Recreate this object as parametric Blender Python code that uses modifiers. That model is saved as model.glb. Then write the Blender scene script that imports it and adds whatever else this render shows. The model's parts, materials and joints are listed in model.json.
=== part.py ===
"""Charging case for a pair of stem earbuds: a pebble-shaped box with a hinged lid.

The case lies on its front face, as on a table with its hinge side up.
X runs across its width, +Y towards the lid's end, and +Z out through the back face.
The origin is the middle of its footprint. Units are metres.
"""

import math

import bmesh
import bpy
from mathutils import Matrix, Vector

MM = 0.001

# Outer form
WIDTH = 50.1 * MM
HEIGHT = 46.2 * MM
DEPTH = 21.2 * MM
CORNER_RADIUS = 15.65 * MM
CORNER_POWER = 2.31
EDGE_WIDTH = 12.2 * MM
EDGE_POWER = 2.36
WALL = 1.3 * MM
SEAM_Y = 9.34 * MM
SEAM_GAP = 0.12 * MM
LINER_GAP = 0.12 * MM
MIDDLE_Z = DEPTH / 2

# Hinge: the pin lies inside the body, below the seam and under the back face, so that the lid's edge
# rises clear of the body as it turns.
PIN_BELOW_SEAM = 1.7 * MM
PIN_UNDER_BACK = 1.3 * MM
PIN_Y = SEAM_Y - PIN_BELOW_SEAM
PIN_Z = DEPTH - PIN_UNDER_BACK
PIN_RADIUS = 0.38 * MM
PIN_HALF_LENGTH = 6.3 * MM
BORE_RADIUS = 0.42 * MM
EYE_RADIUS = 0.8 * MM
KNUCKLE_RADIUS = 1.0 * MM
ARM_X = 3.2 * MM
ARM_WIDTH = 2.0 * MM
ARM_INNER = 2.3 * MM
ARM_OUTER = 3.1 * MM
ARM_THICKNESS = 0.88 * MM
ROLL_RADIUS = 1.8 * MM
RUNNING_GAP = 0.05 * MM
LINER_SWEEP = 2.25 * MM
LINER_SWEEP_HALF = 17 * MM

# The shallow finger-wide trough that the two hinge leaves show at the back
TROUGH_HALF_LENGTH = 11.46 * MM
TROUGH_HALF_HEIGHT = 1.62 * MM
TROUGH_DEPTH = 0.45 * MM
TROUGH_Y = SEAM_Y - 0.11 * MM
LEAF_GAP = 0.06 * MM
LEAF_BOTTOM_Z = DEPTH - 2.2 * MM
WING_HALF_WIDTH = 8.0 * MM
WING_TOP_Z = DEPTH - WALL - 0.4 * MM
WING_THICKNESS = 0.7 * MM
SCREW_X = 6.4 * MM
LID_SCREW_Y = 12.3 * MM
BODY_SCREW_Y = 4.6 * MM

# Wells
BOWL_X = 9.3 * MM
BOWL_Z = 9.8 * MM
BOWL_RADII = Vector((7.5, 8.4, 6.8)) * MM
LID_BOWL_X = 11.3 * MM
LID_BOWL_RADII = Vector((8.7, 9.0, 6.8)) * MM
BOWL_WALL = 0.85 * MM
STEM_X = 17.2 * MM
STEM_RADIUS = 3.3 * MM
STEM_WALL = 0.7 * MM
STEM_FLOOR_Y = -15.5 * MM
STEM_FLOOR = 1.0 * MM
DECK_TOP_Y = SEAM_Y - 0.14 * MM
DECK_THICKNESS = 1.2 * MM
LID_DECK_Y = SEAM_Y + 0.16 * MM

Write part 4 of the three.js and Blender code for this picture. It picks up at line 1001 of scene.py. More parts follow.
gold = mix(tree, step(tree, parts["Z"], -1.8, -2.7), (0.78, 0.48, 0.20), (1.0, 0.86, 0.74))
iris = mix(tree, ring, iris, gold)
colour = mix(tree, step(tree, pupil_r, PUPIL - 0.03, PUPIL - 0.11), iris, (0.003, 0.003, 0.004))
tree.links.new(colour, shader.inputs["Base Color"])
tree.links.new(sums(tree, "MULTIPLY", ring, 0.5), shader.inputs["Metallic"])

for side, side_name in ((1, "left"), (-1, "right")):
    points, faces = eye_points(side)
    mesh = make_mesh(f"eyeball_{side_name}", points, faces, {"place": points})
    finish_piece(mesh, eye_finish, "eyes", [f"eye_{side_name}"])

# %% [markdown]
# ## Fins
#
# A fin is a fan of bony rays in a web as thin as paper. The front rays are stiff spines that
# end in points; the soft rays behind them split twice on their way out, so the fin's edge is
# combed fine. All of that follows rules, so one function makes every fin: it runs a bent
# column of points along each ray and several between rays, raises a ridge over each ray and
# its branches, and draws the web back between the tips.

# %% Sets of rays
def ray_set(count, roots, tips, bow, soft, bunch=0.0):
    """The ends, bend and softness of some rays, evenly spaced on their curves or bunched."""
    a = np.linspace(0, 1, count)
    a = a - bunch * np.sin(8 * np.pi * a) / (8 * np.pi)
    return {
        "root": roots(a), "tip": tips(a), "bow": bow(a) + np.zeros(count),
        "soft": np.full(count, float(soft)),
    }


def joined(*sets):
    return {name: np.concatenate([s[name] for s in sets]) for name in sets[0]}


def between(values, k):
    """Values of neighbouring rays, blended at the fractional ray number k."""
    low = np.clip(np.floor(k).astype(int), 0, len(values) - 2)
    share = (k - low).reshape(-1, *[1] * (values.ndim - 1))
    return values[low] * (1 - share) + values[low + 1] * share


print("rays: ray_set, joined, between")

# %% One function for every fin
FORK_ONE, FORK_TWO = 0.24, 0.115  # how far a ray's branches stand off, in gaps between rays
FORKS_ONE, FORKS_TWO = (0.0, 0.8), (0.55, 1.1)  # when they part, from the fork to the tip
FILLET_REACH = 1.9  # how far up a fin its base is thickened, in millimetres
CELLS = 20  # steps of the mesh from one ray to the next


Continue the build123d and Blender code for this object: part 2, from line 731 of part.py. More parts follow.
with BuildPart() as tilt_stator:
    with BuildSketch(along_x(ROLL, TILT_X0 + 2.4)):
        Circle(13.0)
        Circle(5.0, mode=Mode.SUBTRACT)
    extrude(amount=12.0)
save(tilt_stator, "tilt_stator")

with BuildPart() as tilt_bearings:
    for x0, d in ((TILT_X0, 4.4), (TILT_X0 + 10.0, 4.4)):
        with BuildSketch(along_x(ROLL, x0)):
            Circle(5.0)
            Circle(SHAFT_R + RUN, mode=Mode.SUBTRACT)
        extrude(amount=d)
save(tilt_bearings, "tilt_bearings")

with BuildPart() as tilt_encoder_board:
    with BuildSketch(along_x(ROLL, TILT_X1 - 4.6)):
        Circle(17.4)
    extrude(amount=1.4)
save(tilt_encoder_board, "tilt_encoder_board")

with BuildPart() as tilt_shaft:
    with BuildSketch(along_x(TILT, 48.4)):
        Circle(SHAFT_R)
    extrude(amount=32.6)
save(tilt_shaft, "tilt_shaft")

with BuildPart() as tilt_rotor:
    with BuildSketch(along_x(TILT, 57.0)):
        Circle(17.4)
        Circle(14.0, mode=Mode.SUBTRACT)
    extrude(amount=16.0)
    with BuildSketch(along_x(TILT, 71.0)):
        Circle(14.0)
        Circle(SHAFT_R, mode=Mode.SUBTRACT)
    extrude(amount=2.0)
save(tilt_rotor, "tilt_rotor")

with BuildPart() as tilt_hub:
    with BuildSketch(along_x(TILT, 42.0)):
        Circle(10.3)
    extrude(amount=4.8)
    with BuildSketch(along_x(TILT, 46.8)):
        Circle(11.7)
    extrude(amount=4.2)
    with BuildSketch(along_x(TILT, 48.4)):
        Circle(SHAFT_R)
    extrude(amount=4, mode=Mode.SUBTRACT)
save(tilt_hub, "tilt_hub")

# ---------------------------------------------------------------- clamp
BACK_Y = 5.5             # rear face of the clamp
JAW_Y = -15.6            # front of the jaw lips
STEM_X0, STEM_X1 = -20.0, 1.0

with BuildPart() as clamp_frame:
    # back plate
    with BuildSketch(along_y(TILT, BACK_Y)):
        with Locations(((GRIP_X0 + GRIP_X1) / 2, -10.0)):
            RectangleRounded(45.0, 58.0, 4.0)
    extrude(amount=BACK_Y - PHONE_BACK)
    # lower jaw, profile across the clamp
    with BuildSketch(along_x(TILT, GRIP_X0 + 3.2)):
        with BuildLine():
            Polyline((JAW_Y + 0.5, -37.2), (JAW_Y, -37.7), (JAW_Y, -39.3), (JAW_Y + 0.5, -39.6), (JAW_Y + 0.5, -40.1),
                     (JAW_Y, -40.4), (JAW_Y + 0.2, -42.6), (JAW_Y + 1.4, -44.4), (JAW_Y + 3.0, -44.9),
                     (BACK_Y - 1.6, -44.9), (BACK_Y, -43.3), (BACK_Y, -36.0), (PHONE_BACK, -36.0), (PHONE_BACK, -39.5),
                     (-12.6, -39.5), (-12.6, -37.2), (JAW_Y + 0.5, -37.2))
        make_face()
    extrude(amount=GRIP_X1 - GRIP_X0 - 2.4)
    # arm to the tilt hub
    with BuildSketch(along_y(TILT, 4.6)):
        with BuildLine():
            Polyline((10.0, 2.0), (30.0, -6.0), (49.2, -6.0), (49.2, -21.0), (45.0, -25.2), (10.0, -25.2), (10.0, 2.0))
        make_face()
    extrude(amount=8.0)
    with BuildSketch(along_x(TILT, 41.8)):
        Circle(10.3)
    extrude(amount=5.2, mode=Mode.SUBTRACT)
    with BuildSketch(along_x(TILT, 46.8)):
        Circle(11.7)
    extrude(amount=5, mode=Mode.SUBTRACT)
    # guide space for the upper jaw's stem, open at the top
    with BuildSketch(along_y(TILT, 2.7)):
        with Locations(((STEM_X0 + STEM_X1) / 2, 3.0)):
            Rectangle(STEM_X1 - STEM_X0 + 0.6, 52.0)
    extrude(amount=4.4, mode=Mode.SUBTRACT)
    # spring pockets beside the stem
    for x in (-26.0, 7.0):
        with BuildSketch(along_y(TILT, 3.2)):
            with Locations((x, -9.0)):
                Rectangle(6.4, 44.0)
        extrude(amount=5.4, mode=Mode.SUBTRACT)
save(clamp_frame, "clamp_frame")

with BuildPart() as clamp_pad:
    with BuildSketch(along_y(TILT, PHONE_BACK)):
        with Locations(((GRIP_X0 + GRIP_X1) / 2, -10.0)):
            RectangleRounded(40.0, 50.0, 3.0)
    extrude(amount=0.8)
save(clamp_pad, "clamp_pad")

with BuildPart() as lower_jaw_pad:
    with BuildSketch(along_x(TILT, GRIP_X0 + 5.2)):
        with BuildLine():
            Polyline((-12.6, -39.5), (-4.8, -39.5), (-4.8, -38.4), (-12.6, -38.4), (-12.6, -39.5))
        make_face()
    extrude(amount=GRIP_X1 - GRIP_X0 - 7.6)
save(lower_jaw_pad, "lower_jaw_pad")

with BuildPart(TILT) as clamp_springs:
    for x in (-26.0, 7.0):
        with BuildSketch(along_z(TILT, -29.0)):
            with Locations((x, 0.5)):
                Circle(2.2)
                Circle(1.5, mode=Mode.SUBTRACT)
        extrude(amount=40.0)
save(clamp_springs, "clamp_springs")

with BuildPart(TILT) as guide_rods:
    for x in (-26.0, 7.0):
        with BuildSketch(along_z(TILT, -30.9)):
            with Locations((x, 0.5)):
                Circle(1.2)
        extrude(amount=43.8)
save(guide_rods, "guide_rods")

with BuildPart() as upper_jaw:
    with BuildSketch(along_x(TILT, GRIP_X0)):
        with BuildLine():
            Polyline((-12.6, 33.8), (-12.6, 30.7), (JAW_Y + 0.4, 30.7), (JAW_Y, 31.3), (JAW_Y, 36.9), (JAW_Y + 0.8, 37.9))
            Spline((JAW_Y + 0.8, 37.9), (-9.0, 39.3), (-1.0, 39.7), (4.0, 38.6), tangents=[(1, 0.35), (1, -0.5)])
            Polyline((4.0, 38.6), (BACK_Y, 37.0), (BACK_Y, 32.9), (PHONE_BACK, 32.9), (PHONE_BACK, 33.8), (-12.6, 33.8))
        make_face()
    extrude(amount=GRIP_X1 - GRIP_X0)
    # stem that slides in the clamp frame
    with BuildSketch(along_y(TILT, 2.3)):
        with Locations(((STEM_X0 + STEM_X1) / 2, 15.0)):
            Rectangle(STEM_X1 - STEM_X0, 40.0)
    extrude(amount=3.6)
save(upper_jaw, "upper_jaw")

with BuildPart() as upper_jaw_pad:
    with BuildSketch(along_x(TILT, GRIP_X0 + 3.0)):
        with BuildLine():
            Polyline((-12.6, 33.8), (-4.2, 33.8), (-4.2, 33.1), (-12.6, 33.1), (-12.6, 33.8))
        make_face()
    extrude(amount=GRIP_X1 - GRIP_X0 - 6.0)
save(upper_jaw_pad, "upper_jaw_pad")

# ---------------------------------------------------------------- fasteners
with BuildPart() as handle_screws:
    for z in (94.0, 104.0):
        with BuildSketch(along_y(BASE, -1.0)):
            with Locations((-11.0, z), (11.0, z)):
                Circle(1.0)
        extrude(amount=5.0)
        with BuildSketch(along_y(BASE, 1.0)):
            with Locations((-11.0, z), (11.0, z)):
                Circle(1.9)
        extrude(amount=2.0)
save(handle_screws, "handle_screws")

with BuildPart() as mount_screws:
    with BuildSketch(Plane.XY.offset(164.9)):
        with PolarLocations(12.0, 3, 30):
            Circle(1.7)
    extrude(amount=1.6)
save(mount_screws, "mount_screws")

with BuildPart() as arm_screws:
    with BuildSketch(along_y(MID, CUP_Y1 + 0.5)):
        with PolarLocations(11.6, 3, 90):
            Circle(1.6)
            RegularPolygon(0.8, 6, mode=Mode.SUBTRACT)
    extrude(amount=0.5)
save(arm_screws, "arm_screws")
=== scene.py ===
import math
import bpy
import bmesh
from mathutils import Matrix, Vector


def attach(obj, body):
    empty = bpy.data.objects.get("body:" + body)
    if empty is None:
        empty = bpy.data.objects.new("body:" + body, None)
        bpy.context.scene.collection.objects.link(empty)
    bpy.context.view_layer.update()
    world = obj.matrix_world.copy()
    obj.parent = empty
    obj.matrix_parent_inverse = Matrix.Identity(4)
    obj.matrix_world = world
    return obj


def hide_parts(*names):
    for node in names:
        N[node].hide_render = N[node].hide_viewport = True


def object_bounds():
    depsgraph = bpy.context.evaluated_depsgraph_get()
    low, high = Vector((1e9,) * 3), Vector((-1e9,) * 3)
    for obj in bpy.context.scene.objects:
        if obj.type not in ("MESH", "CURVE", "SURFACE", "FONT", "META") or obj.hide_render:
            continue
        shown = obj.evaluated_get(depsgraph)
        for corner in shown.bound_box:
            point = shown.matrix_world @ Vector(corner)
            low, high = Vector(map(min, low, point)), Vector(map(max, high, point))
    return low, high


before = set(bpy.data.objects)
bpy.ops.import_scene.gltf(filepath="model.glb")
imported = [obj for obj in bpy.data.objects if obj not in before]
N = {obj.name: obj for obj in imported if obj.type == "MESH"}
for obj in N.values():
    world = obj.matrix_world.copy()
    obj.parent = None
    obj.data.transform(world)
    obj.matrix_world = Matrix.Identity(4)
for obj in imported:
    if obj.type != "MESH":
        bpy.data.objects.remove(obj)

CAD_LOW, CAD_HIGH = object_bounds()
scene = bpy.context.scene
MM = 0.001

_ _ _

Short exercise: Your task is to give again the lines from the one containing "extrude(amount=1.6)" to the one containing "obj.matrix_world = world", both lines included, exactly and without anything added.

Response to this exercise:
    extrude(amount=1.6)
save(mount_screws, "mount_screws")

with BuildPart() as arm_screws:
    with BuildSketch(along_y(MID, CUP_Y1 + 0.5)):
        with PolarLocations(11.6, 3, 90):
            Circle(1.6)
            RegularPolygon(0.8, 6, mode=Mode.SUBTRACT)
    extrude(amount=0.5)
save(arm_screws, "arm_screws")
=== scene.py ===
import math
import bpy
import bmesh
from mathutils import Matrix, Vector


def attach(obj, body):
    empty = bpy.data.objects.get("body:" + body)
    if empty is None:
        empty = bpy.data.objects.new("body:" + body, None)
        bpy.context.scene.collection.objects.link(empty)
    bpy.context.view_layer.update()
    world = obj.matrix_world.copy()
    obj.parent = empty
    obj.matrix_parent_inverse = Matrix.Identity(4)
    obj.matrix_world = world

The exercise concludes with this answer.